Sehatnya tubuh dengan memelihara :
1.    Tidak membiasakan diri dengan obat penguat badan
2.    Tidak meminum-minuman keras
3.    Lekas tidur dan lekas bangun
4.    Menjaga perut dari hal yang dimakan
5.    Puasalah dalam sepekan
6.    Biasakan diri dengan olahraga: senam, berenang, berburu, mengail ikan, mengendara kuda, tenis atau gerakan badan ringan sebelum dan setelah bangun supaya badan jangan kaku.

Akal adalah alat yang pertama dalam menyebrangi hidup. Akal akan membawa tarikan hidup yaitu dengan menghadapi hidup dan tidak mengutuki hidup. Sehatnya akal dengan diasah, mengeluarkan pendapat, menilik apa yang dibelakang dari yang tampak di mata.

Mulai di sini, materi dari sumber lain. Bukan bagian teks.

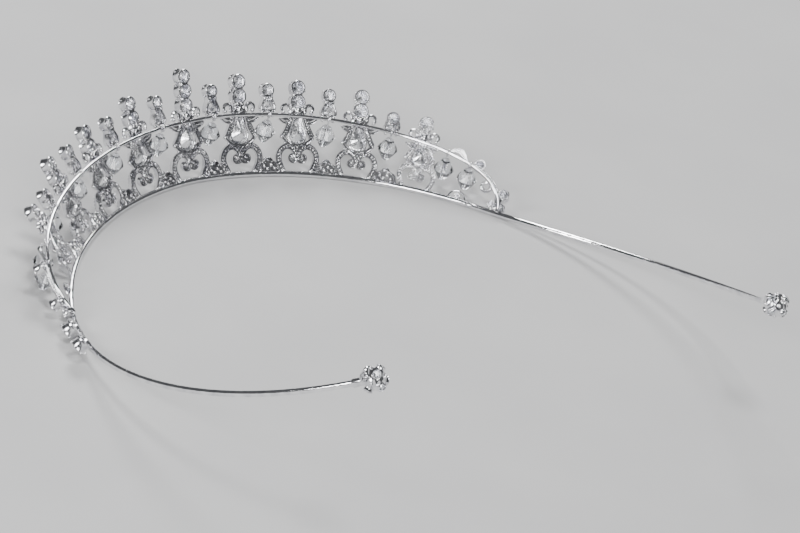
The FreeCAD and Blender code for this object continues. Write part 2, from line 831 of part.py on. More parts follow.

Mencapai kesehatan jiwa ialah dengan iman kepada Allah. Menghubungkan cinta dengan hayat, dan dengan cita-cita yang menghubungkan diri dengan alam. Duduklah sendiri untuk melepaskan ikatan badanmu, membebaskan akal, istirahatlah terlebih dahulu. Dibawah kebaikan hati, niscaya akan menjalarlah jiwa ke dalam alam yang lain dan alam ini. Setelah itu ingatlah  bahwa diri adalah satu bagian dari masyarakat besar, masyarakat yang menghendaki tiangnya teguh,  dan menghendaki dirimu menjadi tiang yang teguh itu. bermohonlah kepada Tuhan:
“Ya illahi, tambahkan kekuatanku dan tambahlah cahayaku!!,”
“Ya illahi! Saya mulai memperbaiki diriku, supaya perbaikan itu berpindah kelak kepada sesama manusia yang ada di sekelilingku.”
“Ya illahi! Pertolongan Engkaulah yang aku harapkann supaya dilapangkan jalanku menuju cinta, menuju kemudahan langkah, menuju hikmat, dan kesederhanaan!”
Itulah yang dipesankan oleh Buya Hamka.

            Antara kemiskinan dan putus asa adalah racun bahagia. Ikhtiarkan segera dengan obatnya :
1.      Tahu harga diri
2.      Percaya kepada diri sendiri
3.      Menyerah kepada diri
Tentang kekayaan, Buya Hamka mengingatkan kita dengan pepatah ini :
“Kekayaan ialah pada perasaan telah kaya”
Kekayaan itu akan berarti jika digunakan untuk kemaslahatan umum, membela fakir dan miskin, dan menyucikan hartanya.